Your goal: Return, unaltered, every line from the beginning of the material below up to and including the one with "return material".

Collected data:
* * *
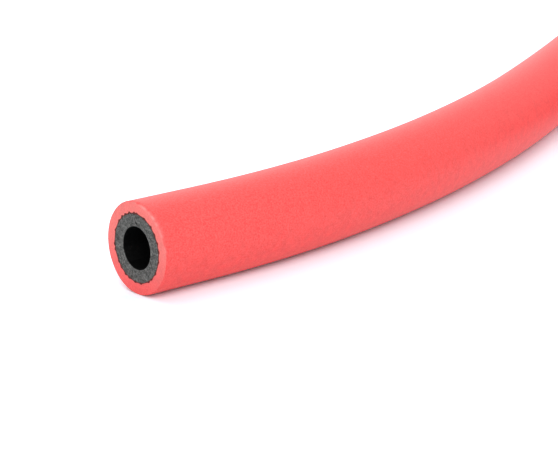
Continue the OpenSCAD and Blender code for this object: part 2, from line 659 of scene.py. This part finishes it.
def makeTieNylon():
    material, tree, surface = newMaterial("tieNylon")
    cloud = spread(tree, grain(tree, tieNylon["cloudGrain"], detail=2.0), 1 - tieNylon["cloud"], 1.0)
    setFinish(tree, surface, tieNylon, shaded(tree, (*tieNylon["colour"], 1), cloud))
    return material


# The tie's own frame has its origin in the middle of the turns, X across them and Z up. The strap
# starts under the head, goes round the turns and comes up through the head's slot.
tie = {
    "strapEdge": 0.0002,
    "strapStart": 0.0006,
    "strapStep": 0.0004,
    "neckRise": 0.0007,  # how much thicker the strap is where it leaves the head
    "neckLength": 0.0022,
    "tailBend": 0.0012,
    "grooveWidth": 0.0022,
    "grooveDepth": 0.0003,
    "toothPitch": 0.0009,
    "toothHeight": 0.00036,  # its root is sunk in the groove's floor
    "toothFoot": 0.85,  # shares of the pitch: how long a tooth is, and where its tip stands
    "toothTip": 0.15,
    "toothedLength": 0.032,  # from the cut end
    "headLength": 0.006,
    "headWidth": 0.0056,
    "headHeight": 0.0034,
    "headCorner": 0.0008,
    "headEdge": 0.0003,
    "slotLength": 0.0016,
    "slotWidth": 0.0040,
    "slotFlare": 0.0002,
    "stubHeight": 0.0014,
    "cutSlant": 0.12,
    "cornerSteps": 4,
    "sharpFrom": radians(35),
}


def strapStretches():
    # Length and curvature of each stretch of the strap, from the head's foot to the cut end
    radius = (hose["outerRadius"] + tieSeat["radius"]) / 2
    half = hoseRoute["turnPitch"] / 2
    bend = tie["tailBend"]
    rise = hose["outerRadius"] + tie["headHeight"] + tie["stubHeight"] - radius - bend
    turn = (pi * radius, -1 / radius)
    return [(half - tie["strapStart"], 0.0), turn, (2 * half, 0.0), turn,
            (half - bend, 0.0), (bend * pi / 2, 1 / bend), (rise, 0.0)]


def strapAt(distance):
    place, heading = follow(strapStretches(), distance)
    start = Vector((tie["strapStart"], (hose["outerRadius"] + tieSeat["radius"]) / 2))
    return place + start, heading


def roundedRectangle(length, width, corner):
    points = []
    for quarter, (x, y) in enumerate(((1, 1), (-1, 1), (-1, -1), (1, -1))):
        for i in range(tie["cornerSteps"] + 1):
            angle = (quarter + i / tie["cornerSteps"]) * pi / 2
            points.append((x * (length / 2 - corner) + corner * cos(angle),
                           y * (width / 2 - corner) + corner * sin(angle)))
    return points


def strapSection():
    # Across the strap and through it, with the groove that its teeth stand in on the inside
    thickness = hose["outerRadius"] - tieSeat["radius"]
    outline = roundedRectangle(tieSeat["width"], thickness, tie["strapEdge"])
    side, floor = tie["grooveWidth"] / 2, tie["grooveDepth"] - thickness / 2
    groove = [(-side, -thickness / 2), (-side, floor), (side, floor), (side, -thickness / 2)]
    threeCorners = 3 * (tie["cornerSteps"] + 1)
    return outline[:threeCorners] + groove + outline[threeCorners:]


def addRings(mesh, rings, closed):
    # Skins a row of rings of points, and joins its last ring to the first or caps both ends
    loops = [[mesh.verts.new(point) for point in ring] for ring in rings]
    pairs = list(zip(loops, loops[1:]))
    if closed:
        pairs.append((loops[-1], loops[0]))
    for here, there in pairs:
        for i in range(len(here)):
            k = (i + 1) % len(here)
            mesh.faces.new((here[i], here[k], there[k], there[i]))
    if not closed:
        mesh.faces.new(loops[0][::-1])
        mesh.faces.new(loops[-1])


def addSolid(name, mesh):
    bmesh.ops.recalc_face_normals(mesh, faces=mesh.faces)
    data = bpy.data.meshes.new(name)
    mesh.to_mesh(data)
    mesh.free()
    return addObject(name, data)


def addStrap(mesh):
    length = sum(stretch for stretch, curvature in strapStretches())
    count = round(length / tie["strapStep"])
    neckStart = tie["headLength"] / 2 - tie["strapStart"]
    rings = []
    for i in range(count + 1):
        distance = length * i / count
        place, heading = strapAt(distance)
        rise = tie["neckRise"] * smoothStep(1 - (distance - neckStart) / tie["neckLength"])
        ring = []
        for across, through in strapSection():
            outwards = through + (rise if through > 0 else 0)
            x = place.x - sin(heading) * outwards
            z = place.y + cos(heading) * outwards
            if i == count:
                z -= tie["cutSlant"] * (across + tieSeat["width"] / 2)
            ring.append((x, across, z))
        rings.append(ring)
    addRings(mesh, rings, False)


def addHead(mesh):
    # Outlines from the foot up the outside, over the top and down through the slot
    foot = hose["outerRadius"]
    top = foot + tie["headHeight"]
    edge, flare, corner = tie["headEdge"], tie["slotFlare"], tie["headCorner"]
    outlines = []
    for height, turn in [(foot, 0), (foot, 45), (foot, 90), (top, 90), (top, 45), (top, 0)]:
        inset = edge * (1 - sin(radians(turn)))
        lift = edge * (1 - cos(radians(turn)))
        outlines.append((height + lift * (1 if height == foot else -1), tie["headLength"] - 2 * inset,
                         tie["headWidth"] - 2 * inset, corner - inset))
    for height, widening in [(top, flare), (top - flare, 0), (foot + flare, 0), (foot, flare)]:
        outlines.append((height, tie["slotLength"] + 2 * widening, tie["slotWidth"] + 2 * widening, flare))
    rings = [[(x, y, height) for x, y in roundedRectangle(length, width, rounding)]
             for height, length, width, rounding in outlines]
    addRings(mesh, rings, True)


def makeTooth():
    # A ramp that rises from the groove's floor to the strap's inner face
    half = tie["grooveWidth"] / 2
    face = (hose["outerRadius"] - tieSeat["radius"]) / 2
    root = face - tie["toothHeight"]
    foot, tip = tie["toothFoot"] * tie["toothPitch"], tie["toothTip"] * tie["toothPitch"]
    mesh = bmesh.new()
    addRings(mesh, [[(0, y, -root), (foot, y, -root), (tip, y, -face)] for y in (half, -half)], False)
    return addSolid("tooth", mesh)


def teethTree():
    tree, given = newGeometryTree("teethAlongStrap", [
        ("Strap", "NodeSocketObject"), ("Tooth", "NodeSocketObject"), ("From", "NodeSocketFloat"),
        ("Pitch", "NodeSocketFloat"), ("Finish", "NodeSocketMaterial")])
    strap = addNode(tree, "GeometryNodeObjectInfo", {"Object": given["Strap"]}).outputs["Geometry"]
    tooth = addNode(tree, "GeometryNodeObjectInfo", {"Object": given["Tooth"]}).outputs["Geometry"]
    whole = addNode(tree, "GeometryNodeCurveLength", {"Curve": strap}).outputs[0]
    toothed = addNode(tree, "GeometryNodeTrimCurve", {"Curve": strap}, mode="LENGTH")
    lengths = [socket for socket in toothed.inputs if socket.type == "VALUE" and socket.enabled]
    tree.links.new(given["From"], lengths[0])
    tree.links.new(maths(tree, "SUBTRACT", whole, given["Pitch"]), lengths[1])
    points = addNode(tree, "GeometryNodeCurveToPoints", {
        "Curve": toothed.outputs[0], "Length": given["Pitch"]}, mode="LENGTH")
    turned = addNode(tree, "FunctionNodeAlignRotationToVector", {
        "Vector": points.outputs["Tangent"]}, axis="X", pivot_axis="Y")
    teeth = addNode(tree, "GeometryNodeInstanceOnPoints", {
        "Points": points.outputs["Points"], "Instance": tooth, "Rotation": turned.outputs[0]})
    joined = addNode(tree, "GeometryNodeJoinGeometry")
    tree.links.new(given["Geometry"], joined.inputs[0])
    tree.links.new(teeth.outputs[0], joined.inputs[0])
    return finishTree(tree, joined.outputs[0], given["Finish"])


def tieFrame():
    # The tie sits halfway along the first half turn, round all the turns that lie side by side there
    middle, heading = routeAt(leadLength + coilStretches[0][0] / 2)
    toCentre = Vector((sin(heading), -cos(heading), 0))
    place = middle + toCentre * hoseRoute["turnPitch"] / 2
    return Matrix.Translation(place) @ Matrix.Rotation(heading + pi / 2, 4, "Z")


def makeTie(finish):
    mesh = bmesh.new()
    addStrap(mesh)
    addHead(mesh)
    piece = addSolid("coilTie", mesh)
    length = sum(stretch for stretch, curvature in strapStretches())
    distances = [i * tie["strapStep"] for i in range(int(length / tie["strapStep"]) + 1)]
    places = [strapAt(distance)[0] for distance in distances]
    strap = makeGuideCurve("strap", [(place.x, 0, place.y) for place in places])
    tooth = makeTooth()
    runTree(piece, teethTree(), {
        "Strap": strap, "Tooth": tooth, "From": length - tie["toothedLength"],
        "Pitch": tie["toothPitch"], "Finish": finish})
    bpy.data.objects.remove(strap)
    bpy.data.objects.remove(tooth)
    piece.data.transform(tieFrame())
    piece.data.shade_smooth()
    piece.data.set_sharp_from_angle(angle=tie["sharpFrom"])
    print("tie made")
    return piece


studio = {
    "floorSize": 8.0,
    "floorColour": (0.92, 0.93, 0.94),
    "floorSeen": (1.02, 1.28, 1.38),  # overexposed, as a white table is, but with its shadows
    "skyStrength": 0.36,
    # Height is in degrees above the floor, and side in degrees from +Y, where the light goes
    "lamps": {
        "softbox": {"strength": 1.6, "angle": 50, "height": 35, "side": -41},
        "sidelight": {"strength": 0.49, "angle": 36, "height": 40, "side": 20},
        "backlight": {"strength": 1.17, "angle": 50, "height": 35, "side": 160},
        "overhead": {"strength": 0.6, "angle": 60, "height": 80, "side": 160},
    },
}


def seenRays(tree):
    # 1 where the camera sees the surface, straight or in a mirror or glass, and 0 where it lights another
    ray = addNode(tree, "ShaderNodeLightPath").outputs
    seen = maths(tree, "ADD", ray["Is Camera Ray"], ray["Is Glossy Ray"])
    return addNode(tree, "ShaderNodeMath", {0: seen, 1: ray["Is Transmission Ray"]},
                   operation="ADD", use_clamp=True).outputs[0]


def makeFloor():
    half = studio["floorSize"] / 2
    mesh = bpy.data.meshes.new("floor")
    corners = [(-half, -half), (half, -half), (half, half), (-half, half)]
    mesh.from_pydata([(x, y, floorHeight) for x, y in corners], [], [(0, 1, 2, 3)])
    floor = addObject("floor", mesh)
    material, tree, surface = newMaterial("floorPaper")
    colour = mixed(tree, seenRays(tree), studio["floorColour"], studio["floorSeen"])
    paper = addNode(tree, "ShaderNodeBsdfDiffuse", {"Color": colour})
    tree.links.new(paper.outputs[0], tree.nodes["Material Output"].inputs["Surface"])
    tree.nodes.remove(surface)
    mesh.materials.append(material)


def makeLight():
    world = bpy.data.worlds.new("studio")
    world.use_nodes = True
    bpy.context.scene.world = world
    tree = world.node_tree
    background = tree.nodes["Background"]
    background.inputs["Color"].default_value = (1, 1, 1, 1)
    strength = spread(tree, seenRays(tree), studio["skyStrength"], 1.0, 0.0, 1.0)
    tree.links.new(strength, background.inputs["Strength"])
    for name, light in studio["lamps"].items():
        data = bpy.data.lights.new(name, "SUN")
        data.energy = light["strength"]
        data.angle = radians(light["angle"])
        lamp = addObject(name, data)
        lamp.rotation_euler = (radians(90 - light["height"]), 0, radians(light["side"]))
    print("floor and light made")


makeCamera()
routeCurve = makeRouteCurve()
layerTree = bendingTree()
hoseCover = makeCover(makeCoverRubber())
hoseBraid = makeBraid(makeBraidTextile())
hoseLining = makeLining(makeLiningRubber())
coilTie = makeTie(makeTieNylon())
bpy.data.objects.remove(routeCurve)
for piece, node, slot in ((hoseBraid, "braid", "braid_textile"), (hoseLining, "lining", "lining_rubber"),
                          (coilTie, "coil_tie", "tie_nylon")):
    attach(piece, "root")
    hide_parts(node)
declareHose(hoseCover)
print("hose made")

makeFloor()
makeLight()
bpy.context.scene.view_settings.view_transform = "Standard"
* * *
Output of the task:
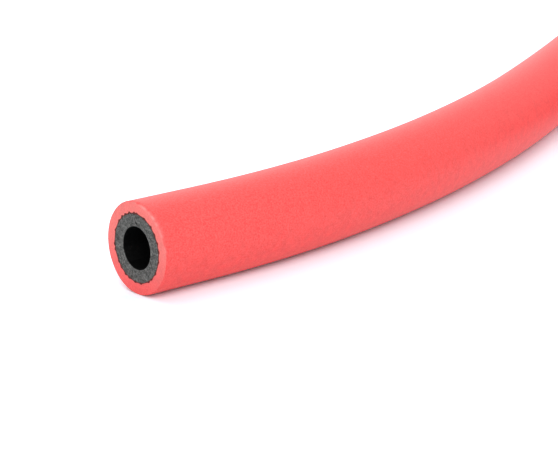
Continue the OpenSCAD and Blender code for this object: part 2, from line 659 of scene.py. This part finishes it.
def makeTieNylon():
    material, tree, surface = newMaterial("tieNylon")
    cloud = spread(tree, grain(tree, tieNylon["cloudGrain"], detail=2.0), 1 - tieNylon["cloud"], 1.0)
    setFinish(tree, surface, tieNylon, shaded(tree, (*tieNylon["colour"], 1), cloud))
    return material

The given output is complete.